Exercise instructions
In the listing below, find the line containing "# Move the origin" and the line containing "obj.matrix_world = Matrix.Identity(4)". Repeat exactly those two lines and every line between them, nothing more.

# # # # #

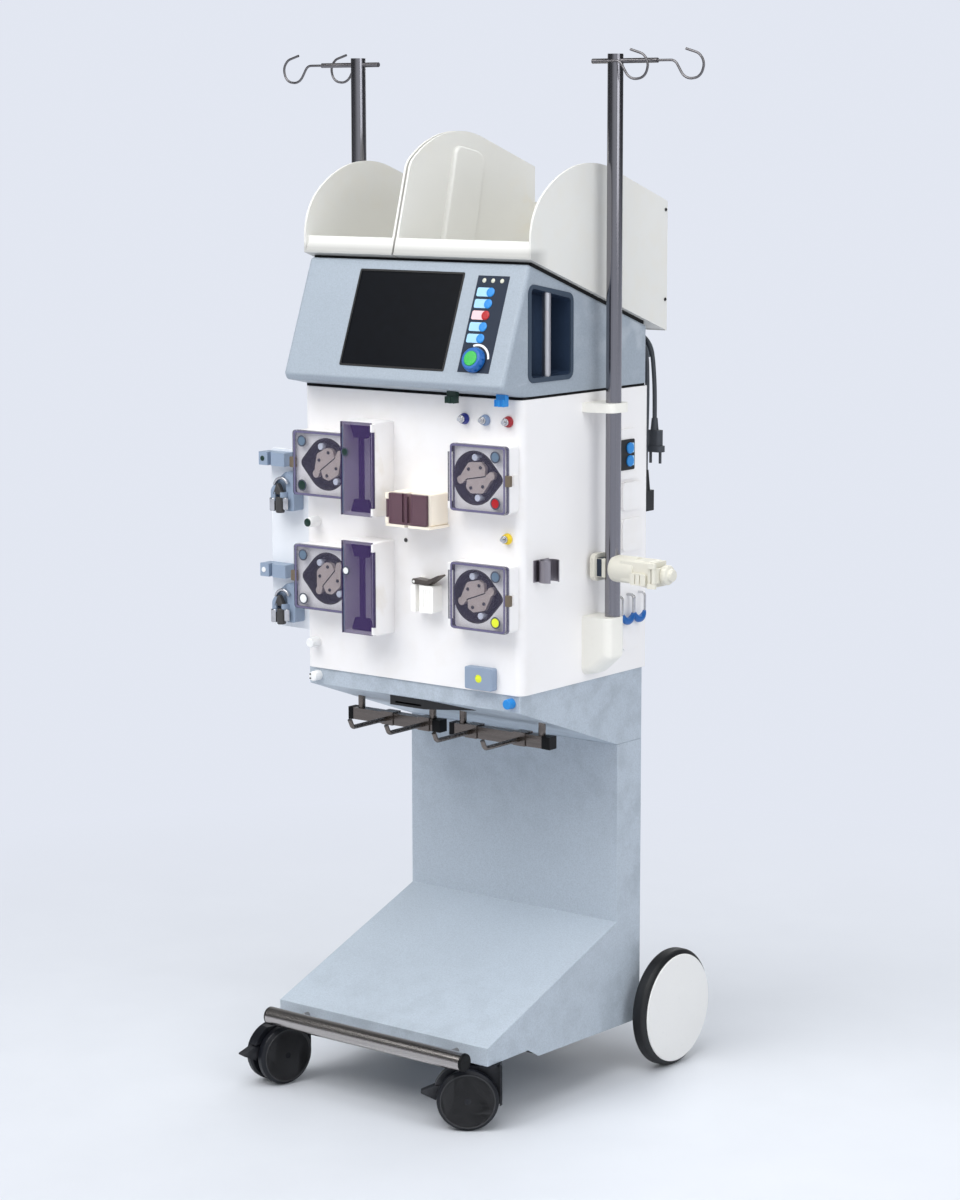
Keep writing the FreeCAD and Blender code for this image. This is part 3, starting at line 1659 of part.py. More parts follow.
def filter_jaw():
    middle = holder_z - 3
    low = middle - 11.6
    high = middle + 11.6
    plate = box(jaw_x - 2.6, jaw_x + 3.4, jaw_pin_y + 6, pole_y + 24, low, high)
    barrel = rod((jaw_x, jaw_pin_y, low), (0, 0, 1), 3.6, high - low)
    web = box(jaw_x - 2, jaw_x + 3, jaw_pin_y, jaw_pin_y + 7, low, high)
    knob = turned([(0, 0), (0, 16, 2), (9, 16, 4), (12, 10, 3), (18, 10, 3), (18, 0)],
                  (jaw_x + 3.4, pole_y + 4, middle), (1, 0, 0), (0, 0, 1))
    jaw = joined([plate, barrel, web, knob])
    return jaw.cut(rod((jaw_x, jaw_pin_y, low - 9), (0, 0, 1), hinge_pin_radius + pin_clearance, 60))


# Mains lead
def coil_solid():
    inner = coil_mean_radius - coil_half_section
    outer = coil_mean_radius + coil_half_section
    depth = 2 * coil_half_section
    return turned([(0, inner, 4), (0, outer, 4), (depth, outer, 4), (depth, inner, 4)],
                  (coil_x, coil_front, coil_z), (0, 1, 0), (0, 0, 1))


def eased(points):
    # Each corner gets the largest arc that its two runs allow.
    result = [points[0]]
    radii = []
    for before, here, after in zip(points, points[1:], points[2:]):
        a = V(here[0] - before[0], here[1] - before[1], 0)
        b = V(after[0] - here[0], after[1] - here[1], 0)
        radius = 0.45 * min(a.Length, b.Length) / math.tan(a.getAngle(b) / 2)
        radii.append(round(radius))
        result.append((here[0], here[1], radius))
    print("lead radii", radii, "lead diameter", 2 * cord_radius)
    return result + [points[-1]]


def power_cord():
    coil = coil_solid()
    strands = []
    for points, y in ((gland_strand, gland_y - strand_spacing / 2),
                      (plug_strand, gland_y + strand_spacing / 2)):
        place = lambda p, y=y: V(p.x, y, p.y)
        route = eased(points)
        strand = bent_rod(route, place, cord_radius)
        length = outline(route, place, closed=False).Length
        section = math.pi * cord_radius ** 2
        print("strand length", round(length), "volume over section x length",
              round(strand.Volume / (section * length), 4))
        strands.append(strand.cut(coil))
    return group(strands)


def cord_gland():
    # Inlet box on the rear cover with the tapered strain relief that points up.
    x, top = gland_strand[0]
    y = gland_y - strand_spacing / 2
    low = top - gland_length
    block = box(x - 17, x + 9, cabinet_depth, y + 12, low - 34, low)
    relief = turned([(-1, 0), (-1, 8), (gland_length, 5, 1), (gland_length, 0)],
                    (x, y, low), (0, 0, 1), (1, 0, 0))
    return joined([block, relief])


def mains_plug():
    # Angled two-pin plug hanging with its pins down.
    x, top = plug_strand[-1]
    y = gland_y + strand_spacing / 2
    relief = turned([(0, 0), (0, 5, 1), (22, 7), (22, 0)], (x, y, top), (0, 0, -1), (1, 0, 0))
    body = plan_prism(rectangle(x - 10, x + 14, y - 8, y + 8, 6), top - 48, top - 20)
    nose = plan_prism(rectangle(x - 14, x + 18, y - 9.5, y + 9.5, 8), top - 56, top - 46)
    pieces = [relief, body, nose]
    for dx in (-7.5, 11.5):
        pieces.append(rod((x + dx, y, top - 75), (0, 0, 1), 2.4, 22))
    return joined(pieces)


nodes["stand_shell"] = stand_shell()
nodes["chassis_frame"] = chassis_frame()
nodes["lower_pan"] = lower_pan()
nodes["bumper_bar"] = bumper_bar()
nodes["bar_end_caps"] = bar_end_caps()
for side in ("left", "right"):
    sign = -1 if side == "left" else 1
    nodes[side + "_caster_yoke"] = caster_place(caster_yoke(), side)
    nodes[side + "_caster_wheels"] = caster_place(caster_wheels(), side)
    nodes[side + "_brake_pedal"] = caster_place(brake_pedal(), side)
    nodes[side + "_rear_wheel"] = rear_wheel(sign)
    nodes[side + "_rear_tyre"] = rear_tyre(sign)
nodes["body_shell"] = body_shell()
nodes["rear_cover"] = rear_cover()
nodes["head_housing"] = head_housing()
nodes["seam_gaskets"] = seam_gaskets()
nodes["display_screen"] = display_screen()
nodes["control_strip"] = control_strip()
nodes["selector_knob"] = selector_knob()
nodes["selector_button"] = selector_button()
nodes["handle_frames"] = handle_frames()
nodes["handle_bars"] = handle_bars()
nodes["left_tray"] = left_tray()
nodes["right_tray"] = right_tray()
nodes["infusion_poles"] = infusion_poles()
nodes["pole_hooks"] = pole_hooks()
nodes["pole_mounts"] = pole_mounts()
nodes["pump_housings"] = group([pump_place(pump_housing(), name) for name in pump_names])
nodes["pump_tracks"] = group([pump_place(pump_track(), name) for name in pump_names])
for name in pump_names:
    nodes[name + "_rotor"] = rotor_place(pump_rotor(), name)
    nodes[name + "_door"] = pump_place(pump_door(), name)
nodes["warmer_housings"] = group([warmer_housing(low) for low in warmer_heights.values()])
for level, low in warmer_heights.items():
    nodes[level + "_warmer_door"] = warmer_door_shape(low)
nodes["leak_detector_body"] = leak_detector_body()
nodes["leak_detector_lid"] = leak_detector_lid()
nodes["air_detector_body"] = air_detector_body()
nodes["air_clamp_lever"] = air_clamp_lever()
nodes["front_fittings"] = front_fittings()
nodes["scale_bars"] = scale_bars()
nodes["card_reader"] = card_reader()
nodes["side_clips"] = side_clips()
nodes["side_key_panel"] = side_key_panel()
nodes["left_accessory_plate"] = left_accessory_plate()
nodes["left_tube_guides"] = left_tube_guides()
nodes["filter_holder"] = filter_holder()
nodes["filter_jaw"] = filter_jaw()
nodes["cord_coil"] = coil_solid()
nodes["power_cord"] = power_cord()
nodes["cord_gland"] = cord_gland()
nodes["mains_plug"] = mains_plug()

# Move the origin to the floor under the middle of the overall box, lead left out.
cord_nodes = ("cord_coil", "power_cord", "mains_plug")
overall = FreeCAD.BoundBox()
for name, shape in nodes.items():
    if name not in cord_nodes:
        overall.add(shape.optimalBoundingBox(True, False))
origin_shift = V(-round(overall.Center.x, 3), -round(overall.Center.y, 3), -round(overall.ZMin, 3))

os.makedirs("parts", exist_ok=True)
for name, shape in nodes.items():
    shape.translate(origin_shift)
    shape.exportStep("parts/" + name + ".step")

print(len(nodes), "nodes, shift", origin_shift)
print("box", round(overall.XLength, 1), round(overall.YLength, 1), round(overall.ZLength, 1))
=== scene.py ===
import math

import bmesh
import bpy
from mathutils import Matrix, Vector


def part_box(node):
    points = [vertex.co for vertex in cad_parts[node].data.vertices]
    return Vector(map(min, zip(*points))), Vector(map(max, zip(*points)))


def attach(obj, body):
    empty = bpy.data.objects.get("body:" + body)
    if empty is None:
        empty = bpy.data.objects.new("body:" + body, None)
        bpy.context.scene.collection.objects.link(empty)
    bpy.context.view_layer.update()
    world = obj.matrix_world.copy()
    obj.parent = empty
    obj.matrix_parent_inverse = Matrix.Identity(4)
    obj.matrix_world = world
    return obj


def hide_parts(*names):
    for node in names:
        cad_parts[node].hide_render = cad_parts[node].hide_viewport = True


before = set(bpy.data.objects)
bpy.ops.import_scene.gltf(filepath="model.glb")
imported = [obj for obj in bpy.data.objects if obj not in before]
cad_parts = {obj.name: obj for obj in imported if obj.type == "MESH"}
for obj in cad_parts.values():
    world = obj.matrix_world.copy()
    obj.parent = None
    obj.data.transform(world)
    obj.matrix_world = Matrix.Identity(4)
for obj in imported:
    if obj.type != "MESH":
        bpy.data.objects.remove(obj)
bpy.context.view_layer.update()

# Lengths below are millimetres in the cabinet's own frame: X across, Y back from the
# cabinet's front face, Z up from the floor. at() turns such a point into metres.
FRONT_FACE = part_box("body_shell")[0].y


def at(x, y, z):
    return Vector((x / 1000, FRONT_FACE + y / 1000, z / 1000))


def mm(value):
    return value / 1000


# Camera at the photograph's viewing angle
CAMERA_TURN = math.radians(37.936)
CAMERA_PITCH = math.radians(9.217)
CAMERA_ROLL = math.radians(-0.097)
CAMERA_PLACE = (2985.7, -3647.6, 1589.7)
CAMERA_LENS = 88.71


def make_camera():
    data = bpy.data.cameras.new("view_camera")
    data.lens = CAMERA_LENS
    data.sensor_width = 36
    data.clip_end = 60
    camera = bpy.data.objects.new("view_camera", data)
    bpy.context.scene.collection.objects.link(camera)
    forward = Vector((
        -math.sin(CAMERA_TURN) * math.cos(CAMERA_PITCH),
        math.cos(CAMERA_TURN) * math.cos(CAMERA_PITCH),
        -math.sin(CAMERA_PITCH),
    ))
    right = Vector((math.cos(CAMERA_TURN), math.sin(CAMERA_TURN), 0))
    up = right.cross(forward)
    right_rolled = right * math.cos(CAMERA_ROLL) + up * math.sin(CAMERA_ROLL)
    up_rolled = up * math.cos(CAMERA_ROLL) - right * math.sin(CAMERA_ROLL)
    turn = Matrix((right_rolled, up_rolled, -forward)).transposed()
    camera.matrix_world = Matrix.Translation(at(*CAMERA_PLACE)) @ turn.to_4x4()
    bpy.context.scene.camera = camera


make_camera()


# Material kit
def linear(srgb):
    parts = [c / 12.92 if c <= 0.04045 else ((c + 0.055) / 1.055) ** 2.4 for c in srgb]
    return (parts[0], parts[1], parts[2], 1.0)


def hex_colour(code):
    return tuple(int(code[i:i + 2], 16) / 255 for i in (0, 2, 4))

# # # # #

Answer for this exercise
# Move the origin to the floor under the middle of the overall box, lead left out.
cord_nodes = ("cord_coil", "power_cord", "mains_plug")
overall = FreeCAD.BoundBox()
for name, shape in nodes.items():
    if name not in cord_nodes:
        overall.add(shape.optimalBoundingBox(True, False))
origin_shift = V(-round(overall.Center.x, 3), -round(overall.Center.y, 3), -round(overall.ZMin, 3))

os.makedirs("parts", exist_ok=True)
for name, shape in nodes.items():
    shape.translate(origin_shift)
    shape.exportStep("parts/" + name + ".step")

print(len(nodes), "nodes, shift", origin_shift)
print("box", round(overall.XLength, 1), round(overall.YLength, 1), round(overall.ZLength, 1))
=== scene.py ===
import math

import bmesh
import bpy
from mathutils import Matrix, Vector


def part_box(node):
    points = [vertex.co for vertex in cad_parts[node].data.vertices]
    return Vector(map(min, zip(*points))), Vector(map(max, zip(*points)))


def attach(obj, body):
    empty = bpy.data.objects.get("body:" + body)
    if empty is None:
        empty = bpy.data.objects.new("body:" + body, None)
        bpy.context.scene.collection.objects.link(empty)
    bpy.context.view_layer.update()
    world = obj.matrix_world.copy()
    obj.parent = empty
    obj.matrix_parent_inverse = Matrix.Identity(4)
    obj.matrix_world = world
    return obj


def hide_parts(*names):
    for node in names:
        cad_parts[node].hide_render = cad_parts[node].hide_viewport = True


before = set(bpy.data.objects)
bpy.ops.import_scene.gltf(filepath="model.glb")
imported = [obj for obj in bpy.data.objects if obj not in before]
cad_parts = {obj.name: obj for obj in imported if obj.type == "MESH"}
for obj in cad_parts.values():
    world = obj.matrix_world.copy()
    obj.parent = None
    obj.data.transform(world)
    obj.matrix_world = Matrix.Identity(4)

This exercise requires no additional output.